Data in this exercise:
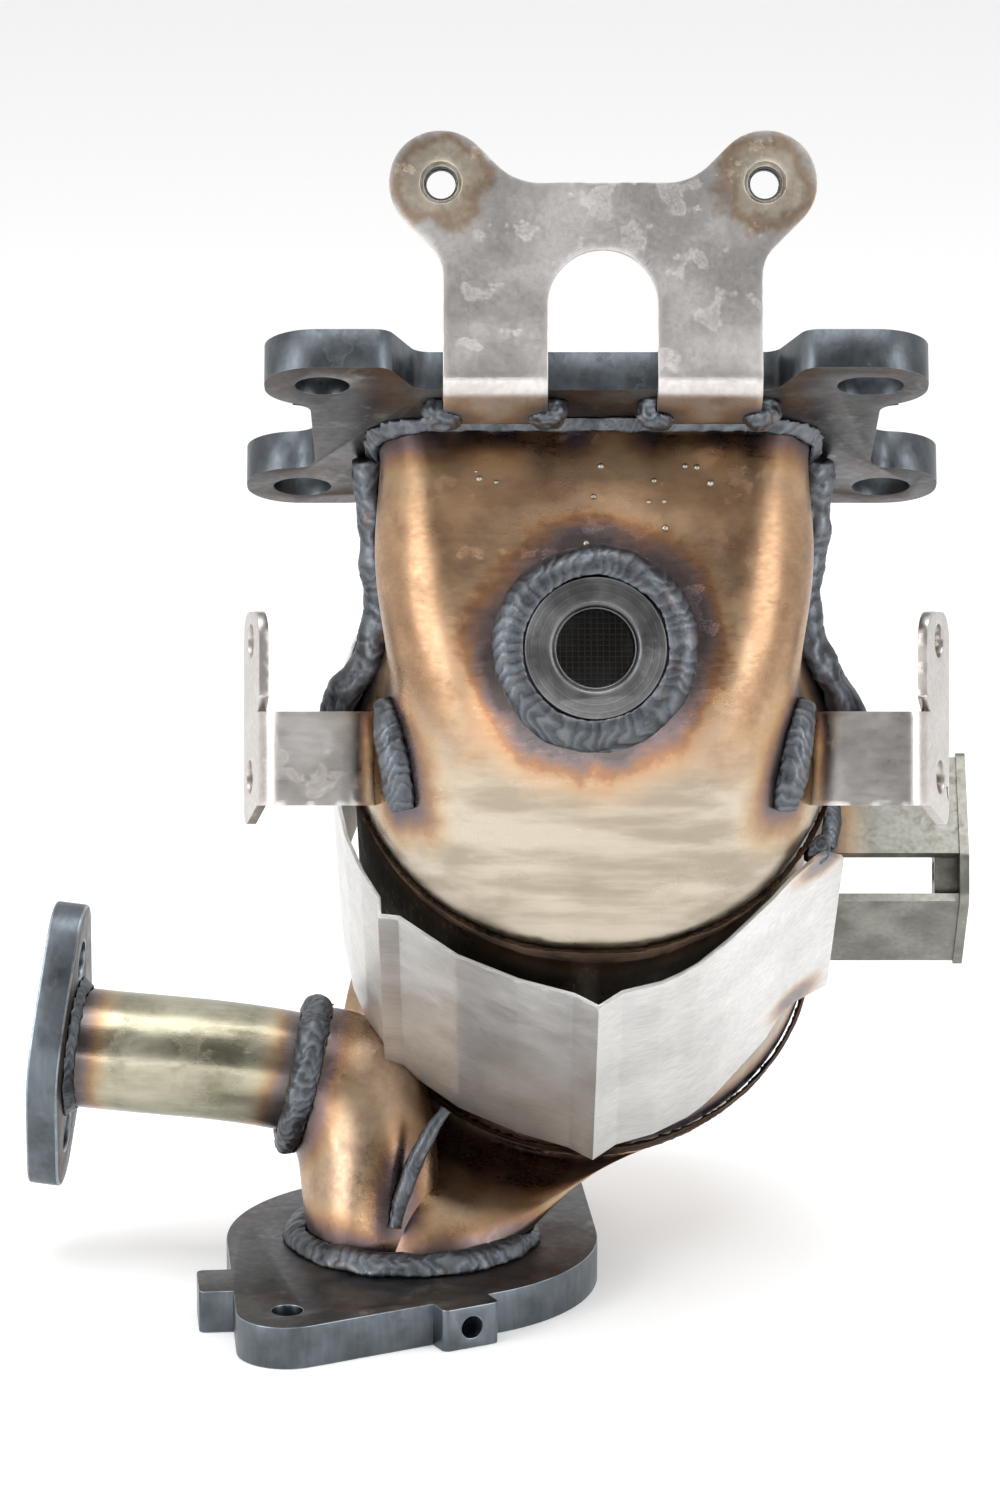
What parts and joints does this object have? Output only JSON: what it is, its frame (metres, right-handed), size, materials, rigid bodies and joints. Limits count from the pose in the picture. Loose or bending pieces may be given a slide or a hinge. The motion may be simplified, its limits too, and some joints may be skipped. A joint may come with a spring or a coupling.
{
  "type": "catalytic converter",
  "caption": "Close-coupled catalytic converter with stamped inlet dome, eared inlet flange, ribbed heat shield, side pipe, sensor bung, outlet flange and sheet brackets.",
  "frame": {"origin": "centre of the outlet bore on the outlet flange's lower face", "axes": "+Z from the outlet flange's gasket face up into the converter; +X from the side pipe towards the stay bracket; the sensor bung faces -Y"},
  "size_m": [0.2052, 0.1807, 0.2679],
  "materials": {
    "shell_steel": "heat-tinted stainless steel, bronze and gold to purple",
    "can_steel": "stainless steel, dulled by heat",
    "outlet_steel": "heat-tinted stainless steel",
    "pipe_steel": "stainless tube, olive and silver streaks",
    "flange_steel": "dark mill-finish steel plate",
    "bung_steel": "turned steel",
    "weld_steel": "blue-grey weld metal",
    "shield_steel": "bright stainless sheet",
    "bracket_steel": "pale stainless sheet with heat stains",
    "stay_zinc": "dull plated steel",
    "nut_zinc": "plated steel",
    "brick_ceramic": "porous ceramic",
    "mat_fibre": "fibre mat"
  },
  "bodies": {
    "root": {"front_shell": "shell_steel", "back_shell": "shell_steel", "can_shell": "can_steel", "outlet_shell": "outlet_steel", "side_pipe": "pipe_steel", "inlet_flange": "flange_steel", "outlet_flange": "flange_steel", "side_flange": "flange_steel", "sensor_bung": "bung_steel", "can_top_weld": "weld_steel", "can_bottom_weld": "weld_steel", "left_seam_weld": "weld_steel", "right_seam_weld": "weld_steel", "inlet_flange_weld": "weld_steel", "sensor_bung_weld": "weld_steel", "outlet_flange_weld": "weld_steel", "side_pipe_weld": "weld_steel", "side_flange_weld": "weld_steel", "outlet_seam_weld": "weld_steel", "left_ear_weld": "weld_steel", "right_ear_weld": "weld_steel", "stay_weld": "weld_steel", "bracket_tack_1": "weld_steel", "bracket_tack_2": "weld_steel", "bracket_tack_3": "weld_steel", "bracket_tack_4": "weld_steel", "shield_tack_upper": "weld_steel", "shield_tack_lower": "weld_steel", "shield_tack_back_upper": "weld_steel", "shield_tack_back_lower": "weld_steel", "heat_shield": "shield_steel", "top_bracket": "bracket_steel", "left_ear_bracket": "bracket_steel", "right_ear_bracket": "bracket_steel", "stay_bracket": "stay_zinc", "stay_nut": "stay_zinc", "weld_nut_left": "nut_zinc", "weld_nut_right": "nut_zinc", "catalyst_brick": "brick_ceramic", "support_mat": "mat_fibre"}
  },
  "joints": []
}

* * *

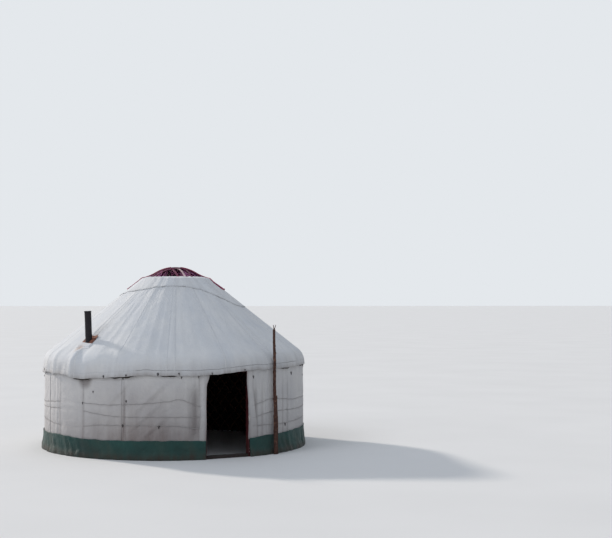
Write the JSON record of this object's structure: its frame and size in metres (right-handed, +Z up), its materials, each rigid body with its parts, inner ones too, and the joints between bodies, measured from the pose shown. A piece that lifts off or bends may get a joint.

Your task:
Give the number of lines in the entries that hold the word "frame", and nothing else.

Full answer:
3